Afera kurtkowa
W sobotnią noc, tuż po północy, mysłowicka Policja otrzymała pierwsze telefony o kradzieży i przywłaszczeniu garderoby w jednym z lokali. Zanim policjanci dojechali na miejsce interwencji dyżurny odebrał kilkadziesiąt telefonów od „pokrzywdzonych”.
W sobotnią noc, tuż po północy, mysłowicka Policja otrzymała pierwsze telefony o kradzieży i przywłaszczeniu garderoby w jednym z lokali. Zanim policjanci dojechali na miejsce interwencji dyżurny odebrał kilkadziesiąt telefonów od „pokrzywdzonych”.
Powodem całego zamieszania był nadmiar alkoholu u zgłaszających i brak przygotowania ze strony organizatora imprezy. Po zakończonym balu, w którym brało udział kilkadziesiąt osób, organizator zapomniał o potrzebie wydawania ubrań uczestnikom. Samodzielne próby rozróżnienia i ubrania się w kurtki i płaszcze zakończyły się ogólnym poplątaniem.
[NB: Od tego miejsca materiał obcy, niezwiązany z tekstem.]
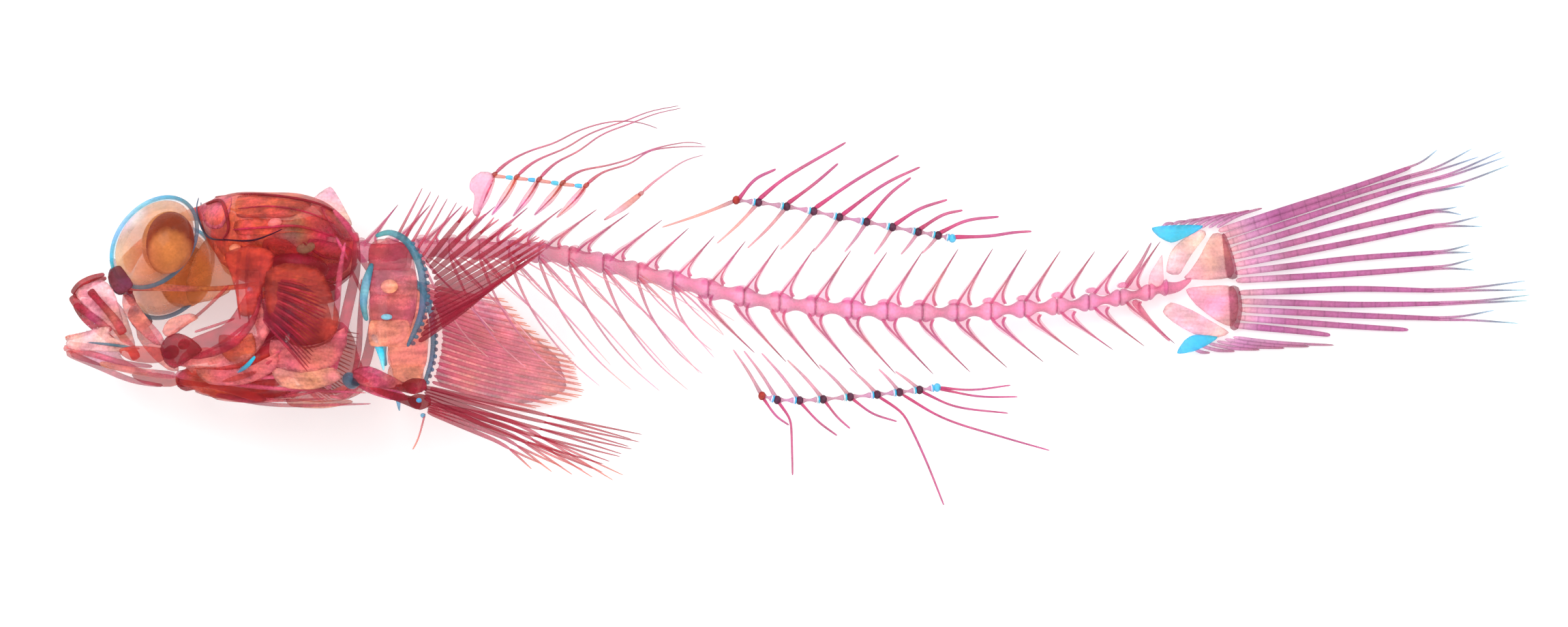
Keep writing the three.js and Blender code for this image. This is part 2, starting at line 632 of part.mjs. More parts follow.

Pijani imprezowicze wpadli na pomysł by wezwać na miejsce policjantów, a ilość odebranych telefonów wskazywała na głęboką determinację „andrzejkowiczów”. Przybyli na miejsce mysłowiccy policjanci błyskawicznie rozwiązali banalny problem udowadniając, że gdzie nadmiar alkoholu tam rozum „śpi”.